Saturday Looks Good to Me – Fill Up the Room

What I Think of When I Think of This Artist (part 5)

If you plotted a chart (or is it a graph?) of the artists in my music collection, whereby the x-axis ranged from Obscure to Popular and the y-axis represented the Number of Albums Owned, I think Saturday Looks Good to Me would probably be the most extreme outlier, as I own six albums by this relatively unknown conglomerate. Interestingly, the next band in my collection – Saturnine – poses possibly the greatest threat to SLGTM’s weird dominance. That band is far less popular and while I only have two of their albums, they released a total of six, so in theory, I could expand my library to have them take the crown on this.

What I Think of This Album

This is a tough album for me. Mastermind Fred Thomas decided to change things up, and I think that was a mistake. For one, the arrangements are more traditional (with one notable exception) and lack the strong orchestral elements of past work. Crucially, Thomas handles almost all the lead vocals alone, and for the first time, SLGTM sounds like a Thomas vehicle more than a Thomas project.

This album came out in 2007, and Thomas also released three solo albums in 2006 and 2007, so perhaps he carried over the philosophy of his individual efforts and applied it to this recording. It’s a disappointing effort, even as it houses some pretty good songs, including perhaps one of the best Saturday Looks Good to Me tunes ever.

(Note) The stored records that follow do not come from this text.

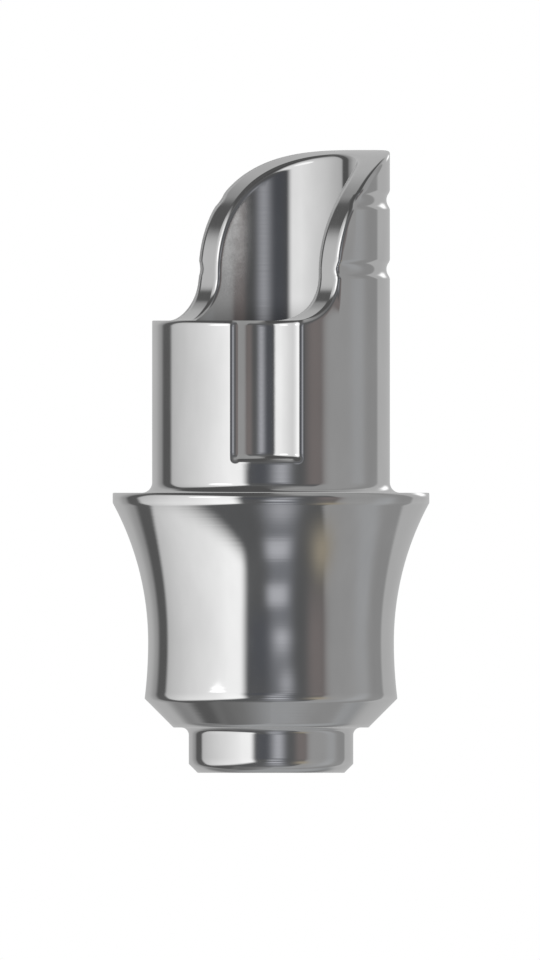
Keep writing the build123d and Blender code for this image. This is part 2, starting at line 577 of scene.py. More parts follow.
@dataclass
class Abutment:
    """The one-piece metal abutment: its whole skin as grids of points, joined into one mesh.

    The columns over the sill end at the azimuth section_end, and evenness is how far those at the
    inner edge are spaced evenly and not as the outer ones are. The slot's floor lies between
    foot_low and foot_high. The outside's grid and the hole's both reach end_margin into the
    spigot's flat end. rim_share shortens the blend below the flange's lower edge.
    """

    sizes: Sizes
    round_rows: int = 5
    top_rows: int = 9
    face_rows: int = 15
    sill_columns: int = 36
    corner_columns: int = 14
    crown_columns: int = 64
    section_end: float = math.radians(72.0)
    evenness: float = 0.4
    foot_rows: int = 44
    seat_rows: int = 12
    bore_rows: int = 34
    fillet_stations: int = 9
    cuff_stations: int = 26
    neck_stations: int = 13
    lip_stations: int = 6
    groove_stations: int = 17
    foot_low: float = 5.45 * MM
    foot_high: float = 5.95 * MM
    end_margin: float = 0.06 * MM
    rim_share: float = 0.5

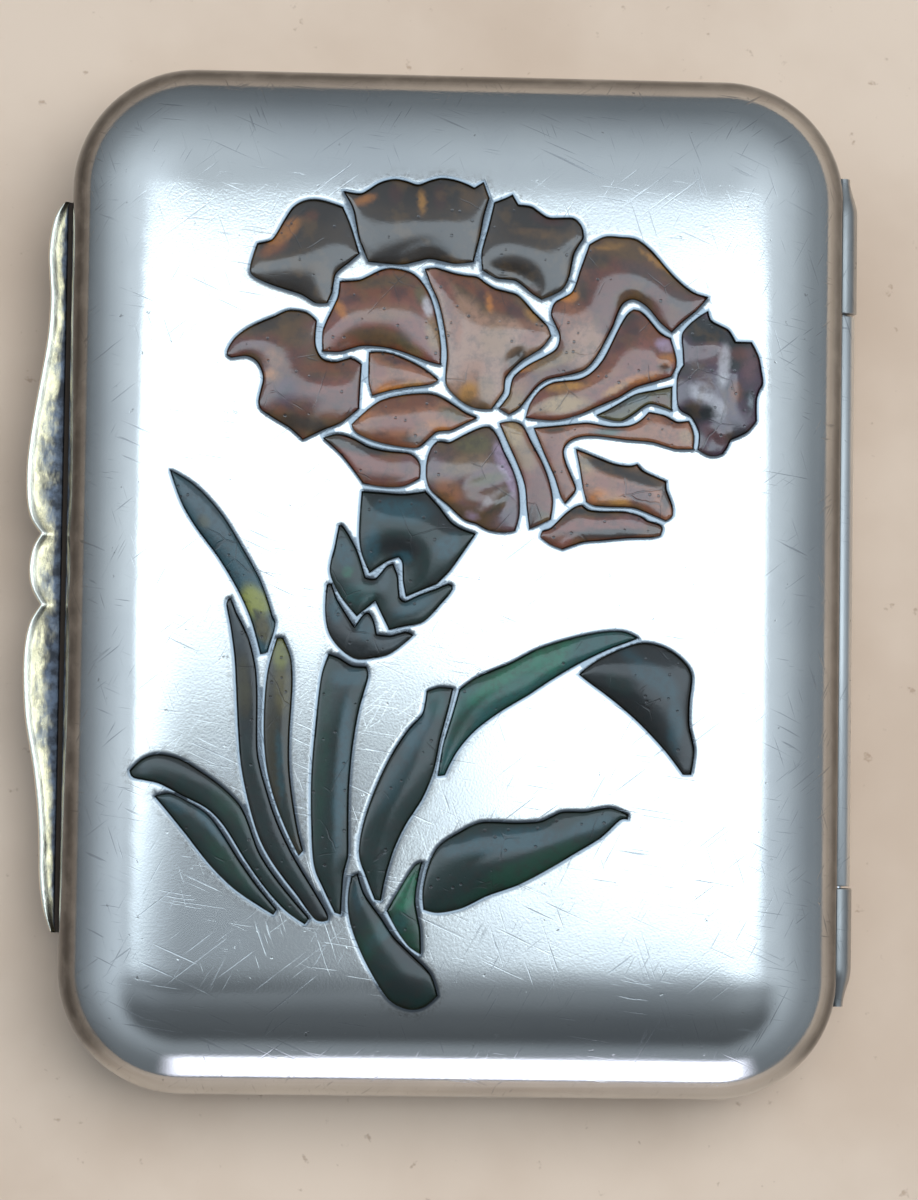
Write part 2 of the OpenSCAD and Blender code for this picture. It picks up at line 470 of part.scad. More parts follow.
base_shell();
base_bezel();
thumb_piece();
hinge_knuckle_top();
hinge_knuckle_bottom();
hinge_pin();
lining_card();
leaf_spine();
spine_bar();
spine_rivets();
lid_shell();
hinge_knuckle_middle();
lid_lining();
enamel(petals[0], petal_c);  // petal_01
enamel(petals[1], petal_c);  // petal_02
enamel(petals[2], petal_c);  // petal_03
enamel(petals[3], petal_c);  // petal_04
enamel(petals[4], petal_c);  // petal_05
enamel(petals[5], petal_c);  // petal_06
enamel(petals[6], petal_c);  // petal_07
enamel(petals[7], petal_c);  // petal_08
enamel(petals[8], petal_c);  // petal_09
enamel(petals[9], petal_c);  // petal_10
enamel(petals[10], petal_c);  // petal_11
enamel(petals[11], petal_c);  // petal_12
enamel(petals[12], petal_c);  // petal_13
enamel(petals[13], petal_c);  // petal_14
enamel(petals[14], petal_c);  // petal_15
enamel(petals[15], petal_c);  // petal_16
enamel(petals[16], petal_c);  // petal_17
enamel(petals[17], petal_c);  // petal_18
enamel(calyx[0], leaf_c);  // calyx_1
enamel(calyx[1], leaf_c);  // calyx_2
enamel(calyx[2], leaf_c);  // calyx_3
enamel(stalk, leaf_c);  // stem
enamel(blades[0], leaf_c);  // blade_01
enamel(blades[1], leaf_c);  // blade_02
enamel(blades[2], leaf_c);  // blade_03
sloped_blade(blades[3]);  // blade_04
enamel(blades[4], leaf_c);  // blade_05
enamel(blades[5], leaf_c);  // blade_06
enamel(blades[6], leaf_c);  // blade_07
enamel(blades[7], leaf_c);  // blade_08
enamel(blades[8], leaf_c);  // blade_09
enamel(blades[9], leaf_c);  // blade_10
enamel(blades[10], leaf_c);  // blade_11
flannel_leaf(1);  // flannel_leaf_1
flannel_leaf(2);  // flannel_leaf_2
flannel_leaf(3);  // flannel_leaf_3
needle(1, -9, 1, 34, 1);  // needle_11
needle(1, -4, -1, 32, -1);  // needle_12
needle(1, 1, 0, 30, 1);  // needle_13
needle(2, -11, 0, 33, -1);  // needle_21
needle(2, -6, 1, 30, 1);  // needle_22
needle(2, -1, -1, 28, 1);  // needle_23
needle(3, -10, -1, 34, 1);  // needle_31
needle(3, -5, 0.5, 31, 1);  // needle_32
needle(3, 0, 0, 27, -1);  // needle_33
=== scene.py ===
# A hinged silver needle case whose lid carries an enamelled carnation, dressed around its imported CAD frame.
import math

import bmesh
import bpy
import numpy as np
from mathutils import Matrix, Vector, kdtree, noise
from mathutils.geometry import delaunay_2d_cdt


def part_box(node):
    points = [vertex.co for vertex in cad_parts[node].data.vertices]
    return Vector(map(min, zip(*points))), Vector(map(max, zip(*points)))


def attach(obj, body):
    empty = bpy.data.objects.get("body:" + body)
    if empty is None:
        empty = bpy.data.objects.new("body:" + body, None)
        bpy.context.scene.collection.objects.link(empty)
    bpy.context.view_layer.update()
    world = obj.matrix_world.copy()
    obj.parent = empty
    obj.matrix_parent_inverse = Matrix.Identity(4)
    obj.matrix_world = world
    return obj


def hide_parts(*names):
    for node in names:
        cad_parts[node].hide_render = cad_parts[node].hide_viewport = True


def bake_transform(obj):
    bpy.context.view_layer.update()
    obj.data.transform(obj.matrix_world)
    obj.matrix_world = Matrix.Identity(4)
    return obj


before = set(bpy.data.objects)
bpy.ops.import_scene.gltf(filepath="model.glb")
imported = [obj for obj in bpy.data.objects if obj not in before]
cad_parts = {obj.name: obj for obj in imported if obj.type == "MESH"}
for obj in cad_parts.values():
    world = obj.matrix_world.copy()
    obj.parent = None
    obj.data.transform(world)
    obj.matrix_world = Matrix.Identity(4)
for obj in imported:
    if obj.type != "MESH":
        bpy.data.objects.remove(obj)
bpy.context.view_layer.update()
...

It also hosts perhaps one of the worst SLGTM songs. If a detractor of indie-pop pointed to opening track “Apple” as an example of the defects with the genre, I would be hard-pressed to mount a defense. While the slide guitar lick is cool, it is overused and Thomas’s singing quickly devolves into a series of formless bleats against a listless tempo. 

“When I Lose My Eyes” gallops like a horse trying to be first in line for that Spector reissue on Record Store Day. The drums carry this song, but the brass flourishes are very welcome and Thomas pairs it all with a fine melody. That said, it wears out its welcome at almost 7:00, and the blasts of distorted guitar at the end should have arrived much, much sooner. The opposite problem reveals itself on the too-short “Peg”; Thomas actually croons sweetly, but one gets the impression he wasn’t trying too hard on this one, which is a shame.

The novel ethnic influences are misguided and unsuccessful. “Lose My Eyes” segues almost seamlessly into “Make a Plan,” a slight tune featuring Latin guitars and an overly precious delivery, though some of the sound effects are interesting. Meanwhile, “Money In the Afterlife” sounds distressingly close to (and worse, short of) Vampire Weekend and that band’s appropriation of Afro-pop guitar sounds.

The second half of the album fares better, not coincidentally, as the deviations from the band’s prior sound diminish for a stretch. There is a glassine quality to “The Americans,” which could only have been improved if Thomas had left the vocals to one of his usual female collaborators (though he does an adequate job with it). When the strings finally come in, it feels like Saturday Looks Good to Me has come home again. 

Too, the energetic, handclap-driven “Edison Girls” is the kind of song Betty Marie Barnes or Erika Hoffman (Godzuki) would have knocked out of the park. Ironically, Barnes’s swooping vocals on the glorious “Hands In the Snow” only reinforces the missed opportunities with the other tracks. “Hands” is a regret-fueled breakup song with some exceptional lyrics and one of the best melodies Thomas ever crafted. “And I watch you drink / Invisible ink / So I won’t know / When you swallow your words.” I am on the floor. I am speechless.

Paired with the standout from the first half – “(Even If You Die On the) Ocean” – these tracks make up the heart of the album. As for “Ocean,” Thomas’s charm swells higher and higher with every beat of the bouncy, Motown-derived treat, riding a catchy wave that will hopefully wipe the world clean. 

Unfortunately, the album closes weakly (at best). The final song (“Whitey Hands” – uh, what?) marks a return to Thomas’s experimental impulses, a sort of avant-garde mashup that blends banjo, busy snare work, and trippy production effects. The slow, spare ballad that precedes it (“Come With Your Arms”) really adds nothing to this album.

I don’t know why, but the fact that this was on K Records just makes it all worse. That pairing should have worked really well, and I feel like Thomas squandered the opportunity.

Many of the usual suspects contributed to the music on this (see the earlier posts on the other albums), though there are only eleven guests this time, which seems low compared to the usual mix.

The Best Thing About This Album

Hands down, “Hands In the Snow.”

Release Date

October, 2007

The Cover Art

Absolutely terrible. I can’t believe I still own this album. It’s like insult after injury.